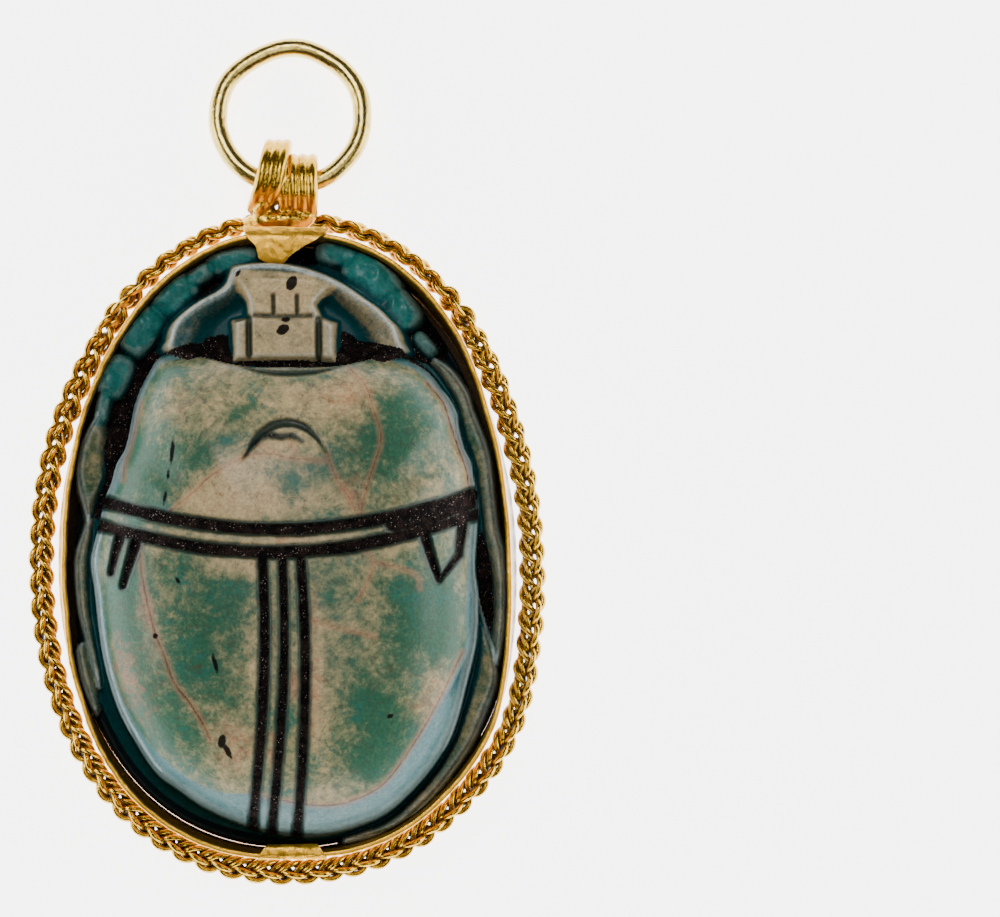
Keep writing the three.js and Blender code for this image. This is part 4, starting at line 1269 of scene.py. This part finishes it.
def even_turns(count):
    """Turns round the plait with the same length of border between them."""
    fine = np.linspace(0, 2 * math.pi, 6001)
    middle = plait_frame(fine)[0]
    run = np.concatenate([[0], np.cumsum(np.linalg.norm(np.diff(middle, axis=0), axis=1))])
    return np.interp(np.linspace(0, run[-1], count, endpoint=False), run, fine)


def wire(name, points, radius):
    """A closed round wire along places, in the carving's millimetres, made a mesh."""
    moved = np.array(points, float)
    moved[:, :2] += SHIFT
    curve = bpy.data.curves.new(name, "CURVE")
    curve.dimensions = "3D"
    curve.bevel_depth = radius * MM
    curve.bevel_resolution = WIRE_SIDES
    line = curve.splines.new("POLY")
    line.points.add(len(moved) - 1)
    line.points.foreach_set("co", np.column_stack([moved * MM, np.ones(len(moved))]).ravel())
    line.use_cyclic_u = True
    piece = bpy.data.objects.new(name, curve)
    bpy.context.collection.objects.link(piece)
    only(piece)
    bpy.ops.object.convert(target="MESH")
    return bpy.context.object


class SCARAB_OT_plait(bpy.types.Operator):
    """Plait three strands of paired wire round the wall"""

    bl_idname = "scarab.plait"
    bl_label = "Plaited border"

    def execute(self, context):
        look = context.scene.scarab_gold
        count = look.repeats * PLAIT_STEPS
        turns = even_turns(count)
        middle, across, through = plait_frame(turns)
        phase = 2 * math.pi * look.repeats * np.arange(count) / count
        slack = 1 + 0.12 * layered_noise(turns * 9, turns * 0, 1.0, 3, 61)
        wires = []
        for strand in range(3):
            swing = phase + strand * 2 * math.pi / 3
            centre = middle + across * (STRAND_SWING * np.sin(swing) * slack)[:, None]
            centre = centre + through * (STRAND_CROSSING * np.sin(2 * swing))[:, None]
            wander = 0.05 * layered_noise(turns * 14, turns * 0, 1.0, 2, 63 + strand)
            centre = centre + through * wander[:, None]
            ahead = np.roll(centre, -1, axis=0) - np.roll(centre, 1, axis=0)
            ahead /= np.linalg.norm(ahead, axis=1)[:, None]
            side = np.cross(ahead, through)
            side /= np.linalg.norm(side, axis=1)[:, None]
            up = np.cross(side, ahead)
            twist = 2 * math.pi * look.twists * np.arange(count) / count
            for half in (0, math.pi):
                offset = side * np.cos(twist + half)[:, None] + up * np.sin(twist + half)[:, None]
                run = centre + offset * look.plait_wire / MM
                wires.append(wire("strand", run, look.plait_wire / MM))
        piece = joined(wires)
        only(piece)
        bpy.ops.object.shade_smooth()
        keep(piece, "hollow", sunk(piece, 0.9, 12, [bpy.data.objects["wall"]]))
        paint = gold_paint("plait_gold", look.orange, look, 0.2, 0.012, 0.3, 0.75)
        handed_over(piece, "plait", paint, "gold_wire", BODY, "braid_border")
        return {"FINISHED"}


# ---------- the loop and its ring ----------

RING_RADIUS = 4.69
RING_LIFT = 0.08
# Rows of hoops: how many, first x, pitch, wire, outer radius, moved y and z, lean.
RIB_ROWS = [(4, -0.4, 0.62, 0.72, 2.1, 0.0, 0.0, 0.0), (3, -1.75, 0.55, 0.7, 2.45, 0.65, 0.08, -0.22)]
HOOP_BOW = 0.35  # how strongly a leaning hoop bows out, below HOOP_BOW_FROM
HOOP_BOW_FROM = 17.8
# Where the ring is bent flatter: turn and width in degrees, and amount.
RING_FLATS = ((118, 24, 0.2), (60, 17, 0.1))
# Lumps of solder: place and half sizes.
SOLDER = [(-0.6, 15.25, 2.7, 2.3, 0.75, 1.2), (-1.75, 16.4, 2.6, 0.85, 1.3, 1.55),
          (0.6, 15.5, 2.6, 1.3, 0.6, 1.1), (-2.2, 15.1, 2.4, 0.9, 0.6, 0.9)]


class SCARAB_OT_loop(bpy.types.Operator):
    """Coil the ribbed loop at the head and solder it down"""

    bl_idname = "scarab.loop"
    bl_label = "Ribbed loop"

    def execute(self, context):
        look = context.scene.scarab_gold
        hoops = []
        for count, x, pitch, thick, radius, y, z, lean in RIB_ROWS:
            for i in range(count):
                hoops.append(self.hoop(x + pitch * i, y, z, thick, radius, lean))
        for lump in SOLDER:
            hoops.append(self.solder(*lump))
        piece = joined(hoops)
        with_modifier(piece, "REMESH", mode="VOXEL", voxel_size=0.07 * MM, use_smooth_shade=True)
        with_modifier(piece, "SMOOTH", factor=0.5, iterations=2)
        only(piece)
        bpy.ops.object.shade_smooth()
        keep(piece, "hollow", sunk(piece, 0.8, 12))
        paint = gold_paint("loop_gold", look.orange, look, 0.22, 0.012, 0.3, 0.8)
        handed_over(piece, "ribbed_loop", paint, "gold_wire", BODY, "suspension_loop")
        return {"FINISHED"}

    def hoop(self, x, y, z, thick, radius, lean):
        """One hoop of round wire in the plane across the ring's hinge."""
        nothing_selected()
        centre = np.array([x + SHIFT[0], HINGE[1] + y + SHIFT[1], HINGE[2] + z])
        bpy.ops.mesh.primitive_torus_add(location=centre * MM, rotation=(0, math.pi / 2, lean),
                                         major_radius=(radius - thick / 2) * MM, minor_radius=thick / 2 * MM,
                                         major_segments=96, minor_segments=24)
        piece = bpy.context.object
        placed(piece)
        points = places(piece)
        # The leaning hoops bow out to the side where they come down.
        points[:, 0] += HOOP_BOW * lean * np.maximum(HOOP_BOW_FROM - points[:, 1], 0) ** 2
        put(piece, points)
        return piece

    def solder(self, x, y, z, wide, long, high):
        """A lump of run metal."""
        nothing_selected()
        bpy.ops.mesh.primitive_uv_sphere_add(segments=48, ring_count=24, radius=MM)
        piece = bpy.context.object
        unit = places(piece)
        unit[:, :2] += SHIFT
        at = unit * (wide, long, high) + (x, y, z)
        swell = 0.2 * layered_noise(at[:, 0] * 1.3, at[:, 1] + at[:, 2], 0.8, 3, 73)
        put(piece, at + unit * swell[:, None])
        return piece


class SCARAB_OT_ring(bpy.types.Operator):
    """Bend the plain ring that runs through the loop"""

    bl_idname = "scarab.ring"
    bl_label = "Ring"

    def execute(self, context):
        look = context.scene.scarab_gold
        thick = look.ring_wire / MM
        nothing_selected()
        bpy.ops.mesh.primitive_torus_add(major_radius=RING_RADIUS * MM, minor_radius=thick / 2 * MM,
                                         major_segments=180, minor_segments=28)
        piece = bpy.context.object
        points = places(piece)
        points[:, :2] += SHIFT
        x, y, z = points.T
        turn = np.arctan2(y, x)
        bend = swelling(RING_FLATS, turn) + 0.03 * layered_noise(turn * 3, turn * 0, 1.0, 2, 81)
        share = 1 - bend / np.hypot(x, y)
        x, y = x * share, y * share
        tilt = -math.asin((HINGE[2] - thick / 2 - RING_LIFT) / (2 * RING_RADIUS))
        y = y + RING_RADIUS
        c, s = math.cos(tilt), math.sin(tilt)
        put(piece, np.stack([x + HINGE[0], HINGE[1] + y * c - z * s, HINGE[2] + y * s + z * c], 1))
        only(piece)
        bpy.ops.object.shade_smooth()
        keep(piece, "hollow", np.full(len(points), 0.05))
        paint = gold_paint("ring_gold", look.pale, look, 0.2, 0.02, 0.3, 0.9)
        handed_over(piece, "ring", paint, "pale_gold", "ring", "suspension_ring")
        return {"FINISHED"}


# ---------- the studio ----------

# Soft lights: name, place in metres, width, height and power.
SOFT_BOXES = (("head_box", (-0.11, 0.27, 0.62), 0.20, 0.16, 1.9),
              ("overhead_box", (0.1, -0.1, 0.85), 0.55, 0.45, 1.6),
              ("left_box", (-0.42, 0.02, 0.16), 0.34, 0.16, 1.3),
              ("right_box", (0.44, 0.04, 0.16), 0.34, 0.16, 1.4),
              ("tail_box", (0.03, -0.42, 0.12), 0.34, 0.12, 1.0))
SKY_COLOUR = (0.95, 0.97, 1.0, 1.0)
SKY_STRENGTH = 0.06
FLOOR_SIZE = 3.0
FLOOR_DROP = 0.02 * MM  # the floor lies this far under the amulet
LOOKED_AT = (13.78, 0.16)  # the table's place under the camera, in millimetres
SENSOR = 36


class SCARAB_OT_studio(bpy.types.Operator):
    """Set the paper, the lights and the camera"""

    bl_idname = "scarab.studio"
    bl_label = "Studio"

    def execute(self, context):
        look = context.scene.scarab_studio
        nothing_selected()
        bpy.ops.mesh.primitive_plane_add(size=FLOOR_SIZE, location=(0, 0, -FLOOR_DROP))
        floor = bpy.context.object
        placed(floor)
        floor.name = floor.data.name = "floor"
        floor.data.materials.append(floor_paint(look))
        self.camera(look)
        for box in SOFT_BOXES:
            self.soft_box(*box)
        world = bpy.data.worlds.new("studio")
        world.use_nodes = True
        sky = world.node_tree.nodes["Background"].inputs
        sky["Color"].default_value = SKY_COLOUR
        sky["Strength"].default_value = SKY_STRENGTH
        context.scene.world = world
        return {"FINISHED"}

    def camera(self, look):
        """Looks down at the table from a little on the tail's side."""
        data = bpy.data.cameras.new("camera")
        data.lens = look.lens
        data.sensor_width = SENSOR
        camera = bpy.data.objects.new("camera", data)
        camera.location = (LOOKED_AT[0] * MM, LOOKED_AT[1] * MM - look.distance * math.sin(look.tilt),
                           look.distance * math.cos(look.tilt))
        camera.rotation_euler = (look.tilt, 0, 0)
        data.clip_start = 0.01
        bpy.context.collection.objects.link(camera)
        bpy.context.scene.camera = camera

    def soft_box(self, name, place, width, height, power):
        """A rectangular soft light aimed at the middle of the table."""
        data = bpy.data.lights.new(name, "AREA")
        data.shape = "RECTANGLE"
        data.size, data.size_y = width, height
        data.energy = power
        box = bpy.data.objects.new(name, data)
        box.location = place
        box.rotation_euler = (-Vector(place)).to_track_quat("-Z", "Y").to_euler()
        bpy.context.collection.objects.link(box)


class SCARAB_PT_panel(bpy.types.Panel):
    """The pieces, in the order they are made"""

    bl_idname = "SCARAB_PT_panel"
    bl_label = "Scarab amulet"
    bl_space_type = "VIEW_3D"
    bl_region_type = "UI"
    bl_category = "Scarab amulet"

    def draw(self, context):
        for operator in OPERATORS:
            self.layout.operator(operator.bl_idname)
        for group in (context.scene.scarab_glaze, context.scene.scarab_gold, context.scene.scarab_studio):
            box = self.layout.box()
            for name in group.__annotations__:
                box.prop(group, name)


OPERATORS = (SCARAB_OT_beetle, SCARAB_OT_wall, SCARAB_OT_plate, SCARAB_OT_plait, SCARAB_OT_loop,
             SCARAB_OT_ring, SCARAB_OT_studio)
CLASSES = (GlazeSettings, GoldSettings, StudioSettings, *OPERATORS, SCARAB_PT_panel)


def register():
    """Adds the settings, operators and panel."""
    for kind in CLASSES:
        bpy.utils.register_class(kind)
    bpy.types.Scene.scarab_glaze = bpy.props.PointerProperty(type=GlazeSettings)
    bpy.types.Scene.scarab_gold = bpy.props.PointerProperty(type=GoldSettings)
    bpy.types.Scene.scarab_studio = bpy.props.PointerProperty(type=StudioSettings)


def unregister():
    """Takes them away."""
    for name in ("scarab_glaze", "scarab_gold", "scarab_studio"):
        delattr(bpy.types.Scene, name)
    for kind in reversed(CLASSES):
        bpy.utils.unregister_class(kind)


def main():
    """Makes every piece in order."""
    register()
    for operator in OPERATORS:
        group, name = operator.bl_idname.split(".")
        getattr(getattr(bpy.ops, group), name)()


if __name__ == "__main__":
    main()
※
● **OBJECTIVE**: Restate word for word only the lines running from the beginning of the data to the line holding "endpoint=False), run, fine)", both included.

● **PROBLEM SOLUTION**:
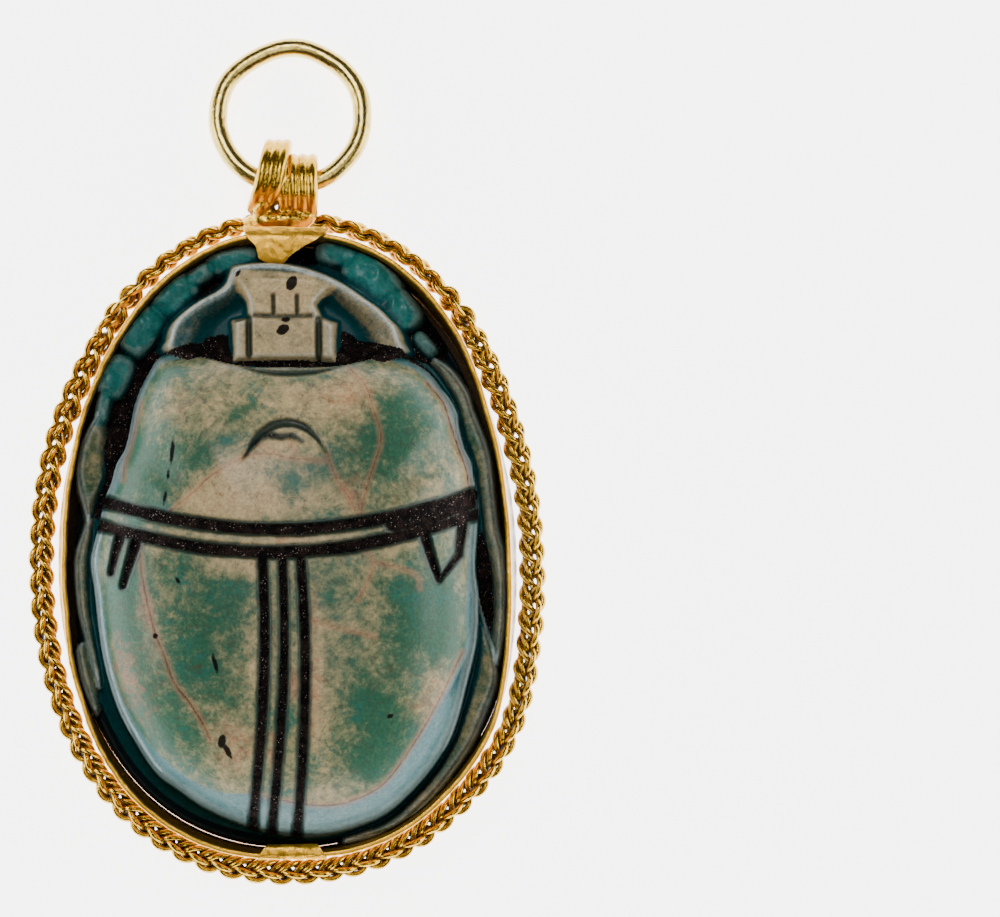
Keep writing the three.js and Blender code for this image. This is part 4, starting at line 1269 of scene.py. This part finishes it.
def even_turns(count):
    """Turns round the plait with the same length of border between them."""
    fine = np.linspace(0, 2 * math.pi, 6001)
    middle = plait_frame(fine)[0]
    run = np.concatenate([[0], np.cumsum(np.linalg.norm(np.diff(middle, axis=0), axis=1))])
    return np.interp(np.linspace(0, run[-1], count, endpoint=False), run, fine)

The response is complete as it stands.